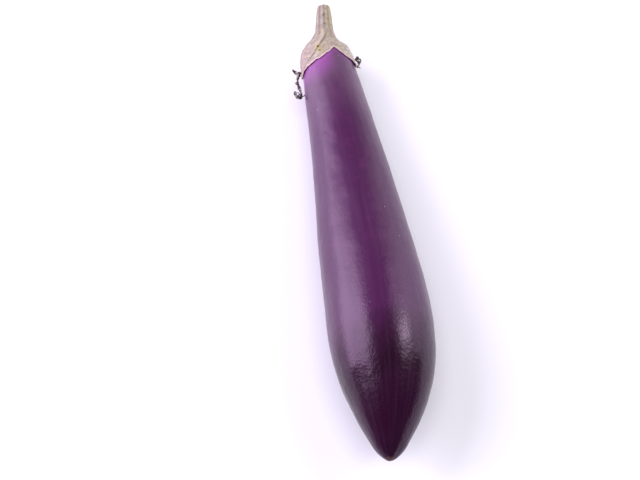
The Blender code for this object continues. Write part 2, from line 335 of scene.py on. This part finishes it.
def build_fruit():
    """The skin as one closed surface, with its rings crowded together near both poles."""
    span = FRUIT_END - FRUIT_START
    crowded = 0.5 - 0.5 * np.cos(np.linspace(0, math.pi, FRUIT_RINGS))
    even = np.linspace(0, 1, FRUIT_RINGS)
    reach = FRUIT_START + span * (0.6 * crowded + 0.4 * even)
    radius = np.maximum(body_radius(reach), 0.002)
    skin = painted("fruit_skin", {"IOR": 1.42, "Specular Tint": (0.99, 0.76, 1.0, 1.0),
                                  "Coat Roughness": 0.28, "Coat IOR": 1.42}, paint_skin)
    inputs = {"Sides": FRUIT_SIDES, "Hollows": HOLLOWS * MM, "Flutes": FLUTES * MM, "Ribs": 0.0,
              "Rib depth": 0.0, "Floor": 0.0, "Skin": skin}
    return made_by(GROWTH, "eggplant_fruit", [list(zip(middle_at(reach), radius * MM))], inputs)


fruit = build_fruit()
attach(fruit, "root")
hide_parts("fruit")

# ---------------------------------------------------------------------------------------------------
# The calyx: a leathery cap of five fused lobes, dried to a pinkish grey. Each lobe has a raised midrib,
# and its thin edge stands just off the fruit. It grows from the stem's foot and grips the shoulder.
# ---------------------------------------------------------------------------------------------------

# The outside is (reach, radius), a notch is (azimuth, reach), and a lobe is (its tip's azimuth, its tip's
# reach, the azimuth of its midrib's root)
OUTSIDE = [(-3, 4.75), (-1.5, 4.95), (0, 5.2), (1.5, 5.75), (3.3, 6.8), (5, 8.0), (7, 9.65), (9.4, 11.5),
           (12, 12.6), (16, 13.35), (22, 14.2), (28, 15.0)]
NOTCHES = [(17, 14.8), (112, 15.0), (168, 15.5), (216, 16.5), (254, 17.5)]
LOBES = [(76, 21.8, 64), (140, 22.0, 139), (196, 22.5, 211), (236, 23.0, 283), (272, 22.6, 355)]
LOBE_FULLNESS = 3.3
LOBE_POINT = 0.12
MIDRIB_TURN = 3.0
MIDRIB_HEIGHT, MIDRIB_WIDTH = 0.62, 1.2
CREASE_DEPTH, CREASE_WIDTH, CREASE_ASIDE = 0.35, 0.36, 1.15
FURROWS, FURROW_DEPTH = 11, 0.14
RIM_LIFT, RIM_THINNING = 0.22, 0.18
GAP = 0.15  # between the calyx and the skin under it
STEPS_PER_HALF_LOBE = 48
OUTER_ROWS = 84
INNER_ROWS = 12
EDGE_ROWS = 4
COLLAR = -2.6
# A brown spot is (azimuth, reach, size)
SPOTS = [(-17.5, 13.2, 0.8), (-15.5, 15.7, 0.7), (-38, 9.0, 0.3), (148, 12.0, 0.9), (232, 15.0, 0.7)]


def rim_stations():
    """Azimuth and reach all along the rim, notch to lobe tip to notch."""
    corners = [corner for notch, lobe in zip(NOTCHES, LOBES) for corner in (notch, lobe[:2])]
    corners.append((NOTCHES[0][0] + 360, NOTCHES[0][1]))
    share = np.arange(STEPS_PER_HALF_LOBE) / STEPS_PER_HALF_LOBE
    azimuths, reaches = [], []
    for i, (start, end) in enumerate(zip(corners, corners[1:])):
        notch, lobe, inwards = (start, end, share) if i % 2 == 0 else (end, start, 1 - share)
        depth = (1 - LOBE_POINT) * (1 - (1 - inwards) ** LOBE_FULLNESS) + LOBE_POINT * inwards**8
        azimuths.append(start[0] + (end[0] - start[0]) * share)
        reaches.append(notch[1] + (lobe[1] - notch[1]) * depth)
    azimuth, reach = np.concatenate(azimuths), np.concatenate(reaches)
    wave = 0.30 * np.sin(np.radians(azimuth * 9 + 40)) * np.sin(np.radians(azimuth * 4))
    ripple = 0.22 * np.sin(np.radians(azimuth * 23)) * np.sin(np.radians(azimuth * 6 + 70))
    return azimuth, reach + wave + ripple


def turned_from(azimuth, other):
    """How many degrees one azimuth lies past another, between -180 and 180."""
    return (azimuth - other + 180) % 360 - 180


def cloud(points, scale, seed=0.0):
    """Noise between -1 and 1 at an array of points."""
    offset = Vector((seed, seed, seed))
    flat = points.reshape(-1, 3)
    values = [noise.noise(Vector(p) * scale + offset) for p in flat]
    return np.array(values).reshape(points.shape[:-1])


def solid_from(name, rings, first, last, skin, attributes):
    """A closed mesh over a grid of points, rings by azimuths, with a pole past each end."""
    rows, count = rings.shape[:2]
    points = np.concatenate([rings.reshape(-1, 3), [first, last]])
    i, j = np.meshgrid(np.arange(rows - 1), np.arange(count), indexing="ij")
    k = (j + 1) % count
    quads = np.stack([i * count + j, i * count + k, (i + 1) * count + k, (i + 1) * count + j], -1)
    around_ring = np.arange(count)
    beyond = (around_ring + 1) % count
    head = np.stack([around_ring, np.full(count, rows * count), beyond], -1)
    end = (rows - 1) * count
    tail = np.stack([end + around_ring, end + beyond, np.full(count, rows * count + 1)], -1)
    mesh = bpy.data.meshes.new(name)
    mesh.from_pydata(points.tolist(), [], quads.reshape(-1, 4).tolist() + head.tolist() + tail.tolist())
    for attribute, values in attributes.items():
        full = np.concatenate([values.ravel(), [values[0].mean(), values[-1].mean()]])
        mesh.attributes.new(attribute, "FLOAT", "POINT").data.foreach_set("value", full.astype(np.float32))
    mesh.shade_smooth()
    mesh.materials.append(skin)
    piece = bpy.data.objects.new(name, mesh)
    bpy.context.scene.collection.objects.link(piece)
    return piece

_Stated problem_
Extract the listing in its entirety and repeat it exactly.

_Solution for this problem_
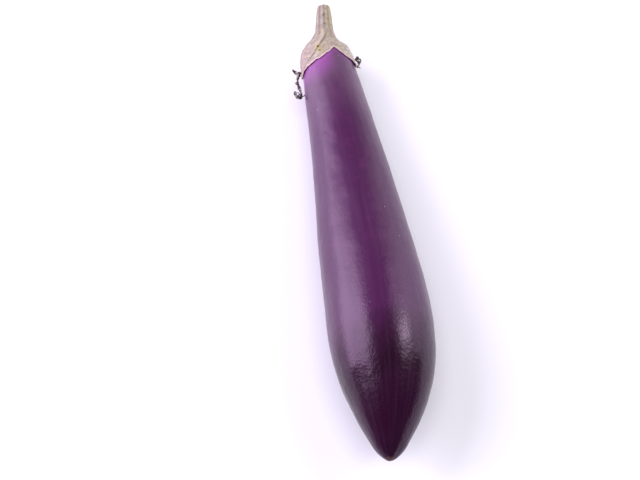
The Blender code for this object continues. Write part 2, from line 335 of scene.py on. This part finishes it.
def build_fruit():
    """The skin as one closed surface, with its rings crowded together near both poles."""
    span = FRUIT_END - FRUIT_START
    crowded = 0.5 - 0.5 * np.cos(np.linspace(0, math.pi, FRUIT_RINGS))
    even = np.linspace(0, 1, FRUIT_RINGS)
    reach = FRUIT_START + span * (0.6 * crowded + 0.4 * even)
    radius = np.maximum(body_radius(reach), 0.002)
    skin = painted("fruit_skin", {"IOR": 1.42, "Specular Tint": (0.99, 0.76, 1.0, 1.0),
                                  "Coat Roughness": 0.28, "Coat IOR": 1.42}, paint_skin)
    inputs = {"Sides": FRUIT_SIDES, "Hollows": HOLLOWS * MM, "Flutes": FLUTES * MM, "Ribs": 0.0,
              "Rib depth": 0.0, "Floor": 0.0, "Skin": skin}
    return made_by(GROWTH, "eggplant_fruit", [list(zip(middle_at(reach), radius * MM))], inputs)


fruit = build_fruit()
attach(fruit, "root")
hide_parts("fruit")

# ---------------------------------------------------------------------------------------------------
# The calyx: a leathery cap of five fused lobes, dried to a pinkish grey. Each lobe has a raised midrib,
# and its thin edge stands just off the fruit. It grows from the stem's foot and grips the shoulder.
# ---------------------------------------------------------------------------------------------------

# The outside is (reach, radius), a notch is (azimuth, reach), and a lobe is (its tip's azimuth, its tip's
# reach, the azimuth of its midrib's root)
OUTSIDE = [(-3, 4.75), (-1.5, 4.95), (0, 5.2), (1.5, 5.75), (3.3, 6.8), (5, 8.0), (7, 9.65), (9.4, 11.5),
           (12, 12.6), (16, 13.35), (22, 14.2), (28, 15.0)]
NOTCHES = [(17, 14.8), (112, 15.0), (168, 15.5), (216, 16.5), (254, 17.5)]
LOBES = [(76, 21.8, 64), (140, 22.0, 139), (196, 22.5, 211), (236, 23.0, 283), (272, 22.6, 355)]
LOBE_FULLNESS = 3.3
LOBE_POINT = 0.12
MIDRIB_TURN = 3.0
MIDRIB_HEIGHT, MIDRIB_WIDTH = 0.62, 1.2
CREASE_DEPTH, CREASE_WIDTH, CREASE_ASIDE = 0.35, 0.36, 1.15
FURROWS, FURROW_DEPTH = 11, 0.14
RIM_LIFT, RIM_THINNING = 0.22, 0.18
GAP = 0.15  # between the calyx and the skin under it
STEPS_PER_HALF_LOBE = 48
OUTER_ROWS = 84
INNER_ROWS = 12
EDGE_ROWS = 4
COLLAR = -2.6
# A brown spot is (azimuth, reach, size)
SPOTS = [(-17.5, 13.2, 0.8), (-15.5, 15.7, 0.7), (-38, 9.0, 0.3), (148, 12.0, 0.9), (232, 15.0, 0.7)]


def rim_stations():
    """Azimuth and reach all along the rim, notch to lobe tip to notch."""
    corners = [corner for notch, lobe in zip(NOTCHES, LOBES) for corner in (notch, lobe[:2])]
    corners.append((NOTCHES[0][0] + 360, NOTCHES[0][1]))
    share = np.arange(STEPS_PER_HALF_LOBE) / STEPS_PER_HALF_LOBE
    azimuths, reaches = [], []
    for i, (start, end) in enumerate(zip(corners, corners[1:])):
        notch, lobe, inwards = (start, end, share) if i % 2 == 0 else (end, start, 1 - share)
        depth = (1 - LOBE_POINT) * (1 - (1 - inwards) ** LOBE_FULLNESS) + LOBE_POINT * inwards**8
        azimuths.append(start[0] + (end[0] - start[0]) * share)
        reaches.append(notch[1] + (lobe[1] - notch[1]) * depth)
    azimuth, reach = np.concatenate(azimuths), np.concatenate(reaches)
    wave = 0.30 * np.sin(np.radians(azimuth * 9 + 40)) * np.sin(np.radians(azimuth * 4))
    ripple = 0.22 * np.sin(np.radians(azimuth * 23)) * np.sin(np.radians(azimuth * 6 + 70))
    return azimuth, reach + wave + ripple


def turned_from(azimuth, other):
    """How many degrees one azimuth lies past another, between -180 and 180."""
    return (azimuth - other + 180) % 360 - 180


def cloud(points, scale, seed=0.0):
    """Noise between -1 and 1 at an array of points."""
    offset = Vector((seed, seed, seed))
    flat = points.reshape(-1, 3)
    values = [noise.noise(Vector(p) * scale + offset) for p in flat]
    return np.array(values).reshape(points.shape[:-1])


def solid_from(name, rings, first, last, skin, attributes):
    """A closed mesh over a grid of points, rings by azimuths, with a pole past each end."""
    rows, count = rings.shape[:2]
    points = np.concatenate([rings.reshape(-1, 3), [first, last]])
    i, j = np.meshgrid(np.arange(rows - 1), np.arange(count), indexing="ij")
    k = (j + 1) % count
    quads = np.stack([i * count + j, i * count + k, (i + 1) * count + k, (i + 1) * count + j], -1)
    around_ring = np.arange(count)
    beyond = (around_ring + 1) % count
    head = np.stack([around_ring, np.full(count, rows * count), beyond], -1)
    end = (rows - 1) * count
    tail = np.stack([end + around_ring, end + beyond, np.full(count, rows * count + 1)], -1)
    mesh = bpy.data.meshes.new(name)
    mesh.from_pydata(points.tolist(), [], quads.reshape(-1, 4).tolist() + head.tolist() + tail.tolist())
    for attribute, values in attributes.items():
        full = np.concatenate([values.ravel(), [values[0].mean(), values[-1].mean()]])
        mesh.attributes.new(attribute, "FLOAT", "POINT").data.foreach_set("value", full.astype(np.float32))
    mesh.shade_smooth()
    mesh.materials.append(skin)
    piece = bpy.data.objects.new(name, mesh)
    bpy.context.scene.collection.objects.link(piece)
    return piece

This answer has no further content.